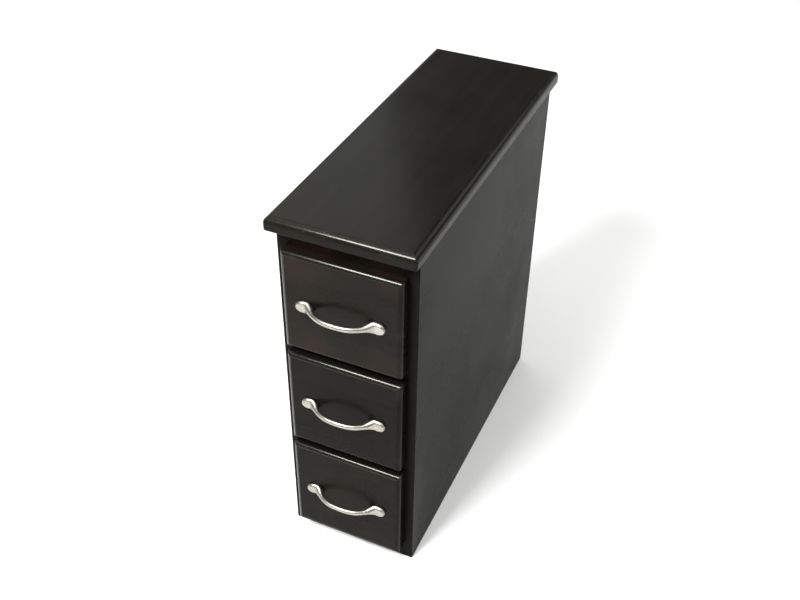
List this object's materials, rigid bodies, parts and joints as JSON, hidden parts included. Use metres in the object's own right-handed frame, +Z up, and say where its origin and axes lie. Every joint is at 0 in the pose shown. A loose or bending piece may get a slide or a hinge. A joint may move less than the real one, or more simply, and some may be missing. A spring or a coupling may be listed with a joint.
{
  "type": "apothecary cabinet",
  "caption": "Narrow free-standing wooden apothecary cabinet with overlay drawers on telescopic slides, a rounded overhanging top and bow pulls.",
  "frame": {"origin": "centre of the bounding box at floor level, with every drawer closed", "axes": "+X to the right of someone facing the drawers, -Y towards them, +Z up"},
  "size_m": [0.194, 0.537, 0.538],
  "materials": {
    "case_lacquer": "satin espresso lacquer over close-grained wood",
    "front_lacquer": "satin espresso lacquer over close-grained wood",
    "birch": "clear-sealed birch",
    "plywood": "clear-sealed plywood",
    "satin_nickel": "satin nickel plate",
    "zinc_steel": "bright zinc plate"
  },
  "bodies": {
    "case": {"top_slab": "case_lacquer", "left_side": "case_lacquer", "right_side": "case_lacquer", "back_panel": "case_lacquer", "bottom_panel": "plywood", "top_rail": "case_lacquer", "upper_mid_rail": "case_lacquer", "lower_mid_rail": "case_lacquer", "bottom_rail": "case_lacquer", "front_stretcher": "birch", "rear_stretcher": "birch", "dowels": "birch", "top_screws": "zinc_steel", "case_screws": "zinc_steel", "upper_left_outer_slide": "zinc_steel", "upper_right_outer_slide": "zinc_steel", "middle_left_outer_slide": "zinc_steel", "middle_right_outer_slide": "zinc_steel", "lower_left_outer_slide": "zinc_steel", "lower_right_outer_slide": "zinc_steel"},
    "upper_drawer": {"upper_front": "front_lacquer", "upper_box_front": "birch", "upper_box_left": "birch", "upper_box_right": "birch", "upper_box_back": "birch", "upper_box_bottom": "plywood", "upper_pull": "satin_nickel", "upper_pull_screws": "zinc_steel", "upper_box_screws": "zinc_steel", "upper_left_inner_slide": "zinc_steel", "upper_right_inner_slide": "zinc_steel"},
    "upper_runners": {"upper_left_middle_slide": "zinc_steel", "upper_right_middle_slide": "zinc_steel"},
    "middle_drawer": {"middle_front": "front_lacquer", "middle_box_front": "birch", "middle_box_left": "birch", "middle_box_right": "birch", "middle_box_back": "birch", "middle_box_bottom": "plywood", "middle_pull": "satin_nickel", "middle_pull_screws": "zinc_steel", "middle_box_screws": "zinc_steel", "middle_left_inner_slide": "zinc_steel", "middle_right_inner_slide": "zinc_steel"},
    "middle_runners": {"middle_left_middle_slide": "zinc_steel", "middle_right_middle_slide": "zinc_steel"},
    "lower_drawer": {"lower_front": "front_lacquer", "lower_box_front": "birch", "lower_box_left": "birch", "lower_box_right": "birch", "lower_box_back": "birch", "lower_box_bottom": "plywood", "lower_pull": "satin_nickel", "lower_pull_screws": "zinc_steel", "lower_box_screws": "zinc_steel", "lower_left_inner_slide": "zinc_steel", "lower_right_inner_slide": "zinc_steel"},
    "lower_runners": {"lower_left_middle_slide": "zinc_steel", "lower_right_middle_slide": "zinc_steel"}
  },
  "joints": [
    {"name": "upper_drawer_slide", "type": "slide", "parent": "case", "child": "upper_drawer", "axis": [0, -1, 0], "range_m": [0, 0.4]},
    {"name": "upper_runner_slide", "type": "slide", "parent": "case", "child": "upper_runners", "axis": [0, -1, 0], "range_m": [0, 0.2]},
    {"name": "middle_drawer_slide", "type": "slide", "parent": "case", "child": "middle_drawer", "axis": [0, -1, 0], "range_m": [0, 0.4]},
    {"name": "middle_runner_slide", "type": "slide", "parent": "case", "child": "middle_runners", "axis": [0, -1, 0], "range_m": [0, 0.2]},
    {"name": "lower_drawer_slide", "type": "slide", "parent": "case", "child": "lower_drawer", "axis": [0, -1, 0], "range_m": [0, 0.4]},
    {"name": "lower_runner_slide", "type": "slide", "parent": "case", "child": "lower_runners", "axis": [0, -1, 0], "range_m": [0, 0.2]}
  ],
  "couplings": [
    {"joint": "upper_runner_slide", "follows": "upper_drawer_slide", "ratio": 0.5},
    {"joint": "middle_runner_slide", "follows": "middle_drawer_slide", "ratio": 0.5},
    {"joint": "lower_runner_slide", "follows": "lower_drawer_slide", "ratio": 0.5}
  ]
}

========

▶ [Exercise task]
Reproduce all data above, unchanged.

▶ [Finished exercise]
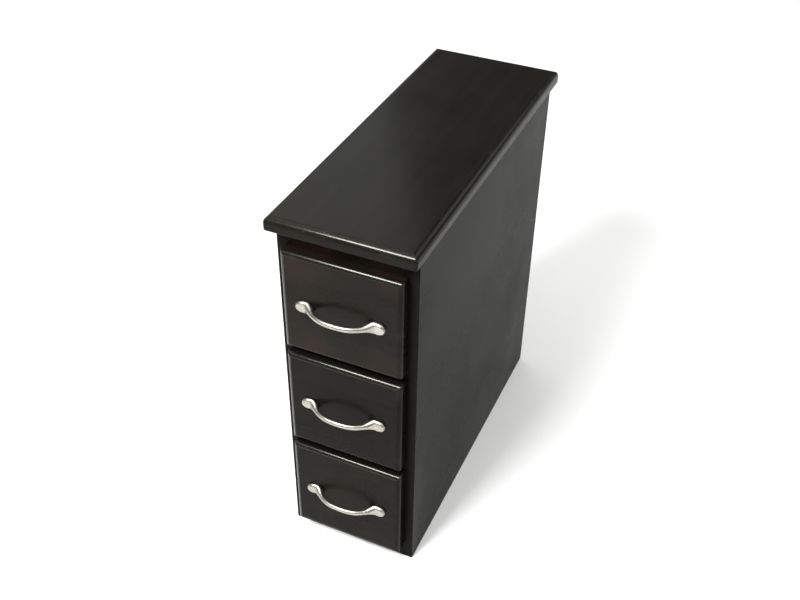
List this object's materials, rigid bodies, parts and joints as JSON, hidden parts included. Use metres in the object's own right-handed frame, +Z up, and say where its origin and axes lie. Every joint is at 0 in the pose shown. A loose or bending piece may get a slide or a hinge. A joint may move less than the real one, or more simply, and some may be missing. A spring or a coupling may be listed with a joint.
{
  "type": "apothecary cabinet",
  "caption": "Narrow free-standing wooden apothecary cabinet with overlay drawers on telescopic slides, a rounded overhanging top and bow pulls.",
  "frame": {"origin": "centre of the bounding box at floor level, with every drawer closed", "axes": "+X to the right of someone facing the drawers, -Y towards them, +Z up"},
  "size_m": [0.194, 0.537, 0.538],
  "materials": {
    "case_lacquer": "satin espresso lacquer over close-grained wood",
    "front_lacquer": "satin espresso lacquer over close-grained wood",
    "birch": "clear-sealed birch",
    "plywood": "clear-sealed plywood",
    "satin_nickel": "satin nickel plate",
    "zinc_steel": "bright zinc plate"
  },
  "bodies": {
    "case": {"top_slab": "case_lacquer", "left_side": "case_lacquer", "right_side": "case_lacquer", "back_panel": "case_lacquer", "bottom_panel": "plywood", "top_rail": "case_lacquer", "upper_mid_rail": "case_lacquer", "lower_mid_rail": "case_lacquer", "bottom_rail": "case_lacquer", "front_stretcher": "birch", "rear_stretcher": "birch", "dowels": "birch", "top_screws": "zinc_steel", "case_screws": "zinc_steel", "upper_left_outer_slide": "zinc_steel", "upper_right_outer_slide": "zinc_steel", "middle_left_outer_slide": "zinc_steel", "middle_right_outer_slide": "zinc_steel", "lower_left_outer_slide": "zinc_steel", "lower_right_outer_slide": "zinc_steel"},
    "upper_drawer": {"upper_front": "front_lacquer", "upper_box_front": "birch", "upper_box_left": "birch", "upper_box_right": "birch", "upper_box_back": "birch", "upper_box_bottom": "plywood", "upper_pull": "satin_nickel", "upper_pull_screws": "zinc_steel", "upper_box_screws": "zinc_steel", "upper_left_inner_slide": "zinc_steel", "upper_right_inner_slide": "zinc_steel"},
    "upper_runners": {"upper_left_middle_slide": "zinc_steel", "upper_right_middle_slide": "zinc_steel"},
    "middle_drawer": {"middle_front": "front_lacquer", "middle_box_front": "birch", "middle_box_left": "birch", "middle_box_right": "birch", "middle_box_back": "birch", "middle_box_bottom": "plywood", "middle_pull": "satin_nickel", "middle_pull_screws": "zinc_steel", "middle_box_screws": "zinc_steel", "middle_left_inner_slide": "zinc_steel", "middle_right_inner_slide": "zinc_steel"},
    "middle_runners": {"middle_left_middle_slide": "zinc_steel", "middle_right_middle_slide": "zinc_steel"},
    "lower_drawer": {"lower_front": "front_lacquer", "lower_box_front": "birch", "lower_box_left": "birch", "lower_box_right": "birch", "lower_box_back": "birch", "lower_box_bottom": "plywood", "lower_pull": "satin_nickel", "lower_pull_screws": "zinc_steel", "lower_box_screws": "zinc_steel", "lower_left_inner_slide": "zinc_steel", "lower_right_inner_slide": "zinc_steel"},
    "lower_runners": {"lower_left_middle_slide": "zinc_steel", "lower_right_middle_slide": "zinc_steel"}
  },
  "joints": [
    {"name": "upper_drawer_slide", "type": "slide", "parent": "case", "child": "upper_drawer", "axis": [0, -1, 0], "range_m": [0, 0.4]},
    {"name": "upper_runner_slide", "type": "slide", "parent": "case", "child": "upper_runners", "axis": [0, -1, 0], "range_m": [0, 0.2]},
    {"name": "middle_drawer_slide", "type": "slide", "parent": "case", "child": "middle_drawer", "axis": [0, -1, 0], "range_m": [0, 0.4]},
    {"name": "middle_runner_slide", "type": "slide", "parent": "case", "child": "middle_runners", "axis": [0, -1, 0], "range_m": [0, 0.2]},
    {"name": "lower_drawer_slide", "type": "slide", "parent": "case", "child": "lower_drawer", "axis": [0, -1, 0], "range_m": [0, 0.4]},
    {"name": "lower_runner_slide", "type": "slide", "parent": "case", "child": "lower_runners", "axis": [0, -1, 0], "range_m": [0, 0.2]}
  ],
  "couplings": [
    {"joint": "upper_runner_slide", "follows": "upper_drawer_slide", "ratio": 0.5},
    {"joint": "middle_runner_slide", "follows": "middle_drawer_slide", "ratio": 0.5},
    {"joint": "lower_runner_slide", "follows": "lower_drawer_slide", "ratio": 0.5}
  ]
}